» **Work instructions**:
Quote the listing below in its entirety.

» **Data excerpt**:
-------------------------
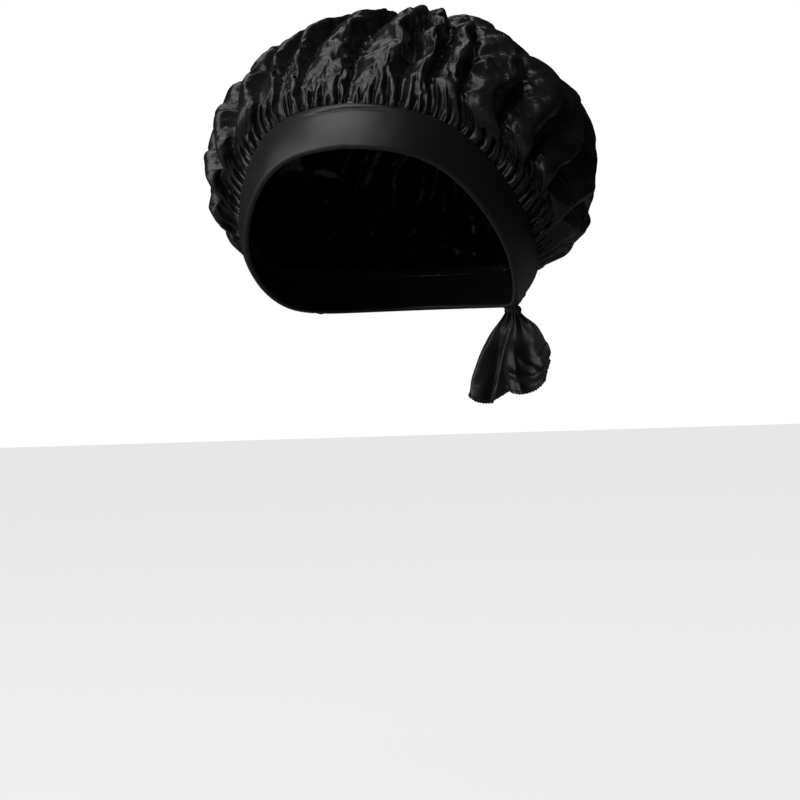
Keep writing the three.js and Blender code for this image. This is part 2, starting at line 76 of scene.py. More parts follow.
class HeadSizes(bpy.types.PropertyGroup):
    """The head form and the line that the cap's lower edge follows round it, as in the frame"""

    half_width: length_prop("Half width", "Half the breadth of the head", 77 * MM)
    half_depth: length_prop("Half depth", "Half the head from brow to back", 97 * MM)
    widest_level: length_prop("Widest level", "Height of the widest level", 13 * MM)
    height_above: length_prop("Height above", "From the widest level to the top", 112 * MM)
    height_below: length_prop("Height below", "How fast the head narrows below", 67 * MM)
    brow_height: length_prop("Brow height", "Lower edge at the brow", 53 * MM)
    nape_height: length_prop("Nape height", "Lower edge at the nape", -33 * MM)
    temple_turn: turn_prop("Temple turn", "Where the lower edge falls fastest", 58)
    temple_blend: turn_prop("Temple blend", "How wide the fall is", 12.5)


class BandSizes(bpy.types.PropertyGroup):
    """Front band and nape casing"""

    width: length_prop("Width", "Width of the folded band", 25 * MM)
    film: length_prop("Film", "Thickness of the film that shows", 0.35 * MM)
    inner_out: length_prop("Inner leaf", "Inner leaf's place out from the head", 0.5 * MM)
    outer_out: length_prop("Outer leaf", "Outer leaf's place out from the head", 2.9 * MM)
    padding: length_prop("Padding", "How far the padded front swells", 1.1 * MM)
    seam_turn: turn_prop("Seam turn", "Where the band ends at the side seams", 112)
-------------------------
» **Answer to this exercise**:
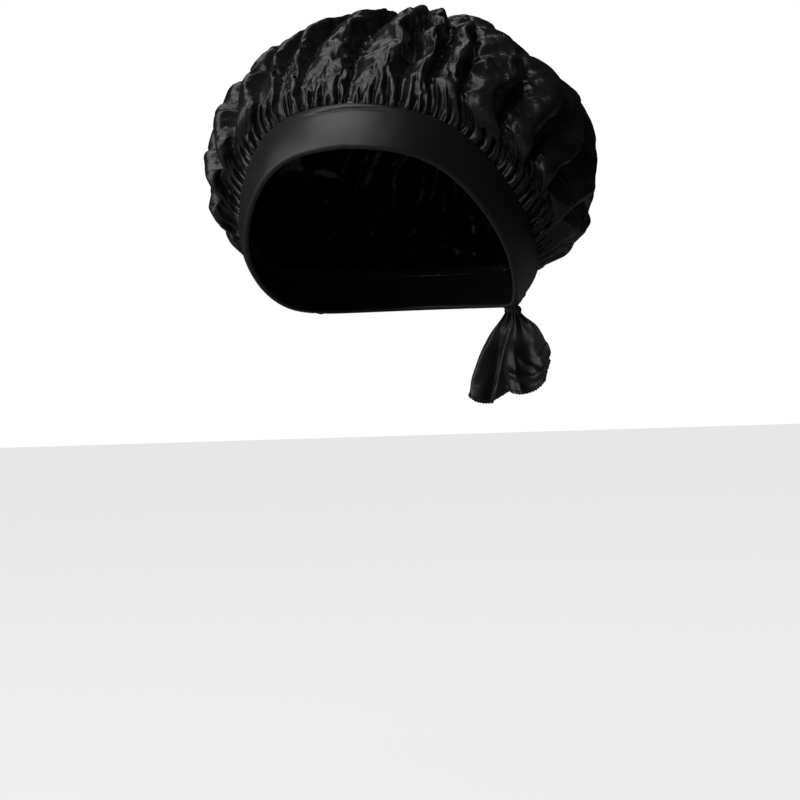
Keep writing the three.js and Blender code for this image. This is part 2, starting at line 76 of scene.py. More parts follow.
class HeadSizes(bpy.types.PropertyGroup):
    """The head form and the line that the cap's lower edge follows round it, as in the frame"""

    half_width: length_prop("Half width", "Half the breadth of the head", 77 * MM)
    half_depth: length_prop("Half depth", "Half the head from brow to back", 97 * MM)
    widest_level: length_prop("Widest level", "Height of the widest level", 13 * MM)
    height_above: length_prop("Height above", "From the widest level to the top", 112 * MM)
    height_below: length_prop("Height below", "How fast the head narrows below", 67 * MM)
    brow_height: length_prop("Brow height", "Lower edge at the brow", 53 * MM)
    nape_height: length_prop("Nape height", "Lower edge at the nape", -33 * MM)
    temple_turn: turn_prop("Temple turn", "Where the lower edge falls fastest", 58)
    temple_blend: turn_prop("Temple blend", "How wide the fall is", 12.5)


class BandSizes(bpy.types.PropertyGroup):
    """Front band and nape casing"""

    width: length_prop("Width", "Width of the folded band", 25 * MM)
    film: length_prop("Film", "Thickness of the film that shows", 0.35 * MM)
    inner_out: length_prop("Inner leaf", "Inner leaf's place out from the head", 0.5 * MM)
    outer_out: length_prop("Outer leaf", "Outer leaf's place out from the head", 2.9 * MM)
    padding: length_prop("Padding", "How far the padded front swells", 1.1 * MM)
    seam_turn: turn_prop("Seam turn", "Where the band ends at the side seams", 112)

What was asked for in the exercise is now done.